In a Daily editorial before the March 1972 congressional primary, editors urged their peers to vote for Mikva based on his “stands against militarism” and “humanitarian approach toward government.”
Epstein (Weinberg ’75, School of Law ’78) left college in Michigan to work for Mikva’s first campaign in Evanston — then after he lost, Epstein transferred to NU, where he remained involved in galvanizing the student vote.
“Here was somebody who was really good and was really focused on trying to bring the war to an end,” Epstein said. “By registering in Evanston and helping in that campaign (students) could be involved in a very influential election.”
Bonnie Wilson, a 75-year-old Evanston resident and Mikva volunteer in the ’70s, said her current social base was built on the activist infrastructure of the Mikva campaigns. Wilson, who later served as president of the Democratic Party of Evanston, said Evanston had been red for years, and Mikva changed that.
“There are times when someone stands out as such a good candidate, such a strong leader, such an ethical person, that it inspires people to leave their comfort zone and support somebody of a different party,” Epstein said. “It was a magical ability he had to reach people.”
Mikva not only inspired the endurance of ground-level activists in Evanston and Chicago but mentored several big-name Washington liberals, such as Supreme Court Justice Elena Kagan and President Barack Obama. The president said when he graduated law school, Mikva encouraged him to pursue public service.
“He saw something in me that I didn’t yet see in myself, but I know why he did it — Ab represented the best of public service himself and he believed in empowering the next generation of young people to shape our country,” Obama said in a statement.
The president awarded Mikva the Presidential Medal of Freedom in 2014.
Rep. Jan Schakowsky (D-Evanston), who currently represents Evanston in the state’s 9th District, was among the thousands of volunteers working for Mikva in his early campaigns. Schakowsky wrote in a Facebook post that the politician taught a “whole generation to believe that politics is a noble calling.”
And at a meeting of Illinois constituents in Washington on Thursday, Sen. Dick Durbin (D-Ill.) returned to Mikva’s lessons multiple times while answering questions from a group comprised largely of college and graduate students.
“He used to say, ‘Don’t pick your heroes out of history books,’” Durbin said. “It’s good to know the story of George Washington, Abraham Lincoln, whoever it may be.

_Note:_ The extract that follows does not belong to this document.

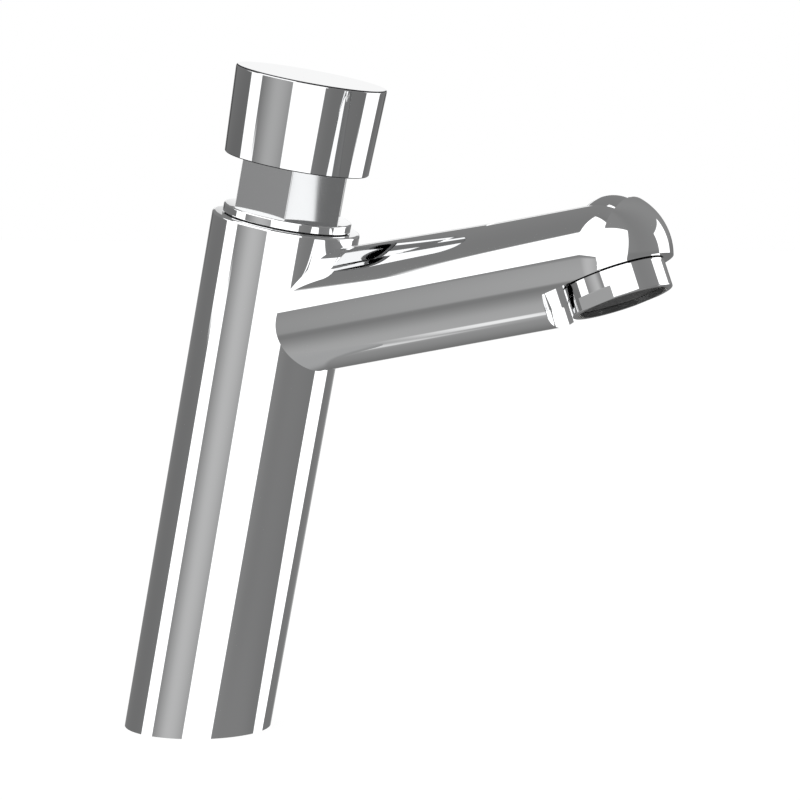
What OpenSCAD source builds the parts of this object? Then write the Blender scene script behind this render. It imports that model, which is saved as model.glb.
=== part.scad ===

But look for real heroes in the here and now.”
Mikva’s influence became institutionalized when, in 1997, he and his wife Zoe founded the Mikva Challenge, a nonprofit that seeks to engage young people in politics. The Mikva Challenge involves about 6,000 students each year in programs across the Chicago area.
Esrig said even during Mikva’s later years, he remained entirely focused on the political road ahead. About two months ago, at a lunch date in Chicago with Mikva and Epstein, the trio spent almost no time reminiscing, Esrig said. Instead of talking about the past, Mikva preferred to discuss upcoming Illinois elections and new legislation in Springfield.